[Vision2020] Fwd: Climate & Science
Paul Rumelhart
godshatter at yahoo.com
Wed Jul 13 22:06:25 PDT 2011
On 07/13/2011 06:30 PM, Art Deco wrote:
>
> You need to read this sentence again paying close attention to the
> bolded word.:
>
> "The essential point, however, is that once we have accepted the
> authority of a particular scientific discipline, we cannot
> *consistently* reject its conclusions."
>
> Scientists can make mistakes, but such mistakes are generally
> self-correcting in the long run. Personal competition, competition
> for recognition, and above all, competition for financial resources
> drive scientists to carefully scrutinize other scientists' work.
> Perhaps you've never been in that environment, but it is not always
> pretty.
>
> It takes a nearly blind person to dispute the reality of average
> temperature increase worldwide over the last 140 years, the lost of
> ice mass worldwide, and the rise of sea levels. There may be several
> causes, but there is strong evidence that human activity that
> generates carbon dioxide is a not insignificant factor.

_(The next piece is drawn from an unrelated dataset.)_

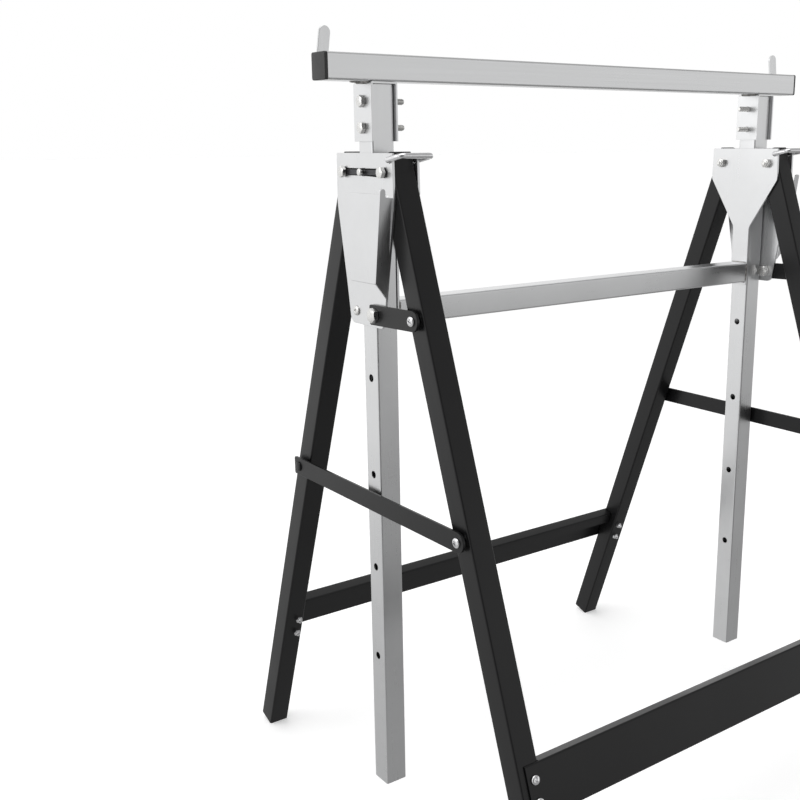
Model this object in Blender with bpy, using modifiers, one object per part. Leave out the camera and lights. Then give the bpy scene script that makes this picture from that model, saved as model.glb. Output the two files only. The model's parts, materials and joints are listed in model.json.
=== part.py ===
"""Folding, height-adjustable steel sawhorse, modelled as separate pieces.

The frame: X runs along the beam, -Y is the front, Z is up and the feet stand on Z = 0. Both ends
are mirror images, so most pieces are made by a loop over the ends. Distances called "out" are
measured along X from a post's centre, away from the middle of the sawhorse.
"""
from math import asin, atan2, cos, hypot, pi, radians, sin

import bmesh
import bpy
from mathutils import Matrix, Vector

# Shared stock and clearances
GAP = 0.0003
TUBE = 0.025
WALL = 0.0015
TUBE_CORNER = 0.002
HALF = TUBE / 2
ROUND = 20

# Beam and sliding posts
BEAM_LENGTH = 0.690
BEAM_TOP = 0.829
CAP_RIM = 0.003
CAP_PLUG = 0.003
POST_X = BEAM_LENGTH / 2 - 0.0615
POST_BOTTOM = 0.060
PLUG = 0.003
PLUG_SUNK = 0.0005
HOLE_PITCH = 0.102
HOLE_COUNT = 6
PIN_HOLE_R = 0.004

# Saddles that join the posts to the beam
SADDLE_SHEET = 0.002
SADDLE_WIDTH = 0.032
SADDLE_HEIGHT = 0.055
SADDLE_BOLT_DROPS = (0.0180, 0.0425)
SADDLE_BOLT_REACH = 0.0315

# Legs
LEAN = radians(19.3)
PIVOT_Y = 0.0355
PIVOT_Z = 0.720
LEG_TOP = 0.0147

# Brackets between legs and posts
PLATE = 0.0025
PLATE_IN = HALF + GAP
PLATE_OUT = PLATE_IN + PLATE
OUTER_OUTLINE = ((0.0505, 0.738, 0.0015), (0.0515, 0.690, 0.060), (0.0370, 0.612, 0.040),
                 (0.0325, 0.584, 0.020), (0.0305, 0.570, 0.008))
INNER_OUTLINE = ((0.0505, 0.738, 0.0015), (0.0515, 0.700, 0.006), (0.0125, 0.640, 0.010),
                 (0.0125, 0.566, 0.0015))
LIP_DEPTH = 0.0140
LIP_TOP = (0.0505, 0.700)
LIP_BOTTOM = (0.0368, 0.599)
TIE_TOP = 0.5945
GUIDE_Y = 0.0195
GUIDE_Z = 0.583
BAIL_Y = 0.0455
BAIL_Z = 0.7315
BAIL_WIRE_R = 0.00275
BAIL_REACH = 0.0235
BAIL_TILT = radians(10)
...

I fear that the normal feedback loop is at the very least delayed in
this case, simply because a paper that criticizes the agreed-upon
"narrative" gets labeled a "contrarian" paper and can reflect badly upon
the scientist that submitted it, even if it was correcting a real
problem. This throws the balance off, which could have detrimental
effects upon the whole system. If you believe that certain climate
scientists are abusing the peer review process, then such a paper might
never get published in the first place. This is a real danger to the
process.
To fix it, I think, we need to divorce the political from the
scientific. Which is why I was blathering on about scientists sticking
to the science and what it actually says instead of trying to raise the
alarm about what certain climate scientists think it might mean.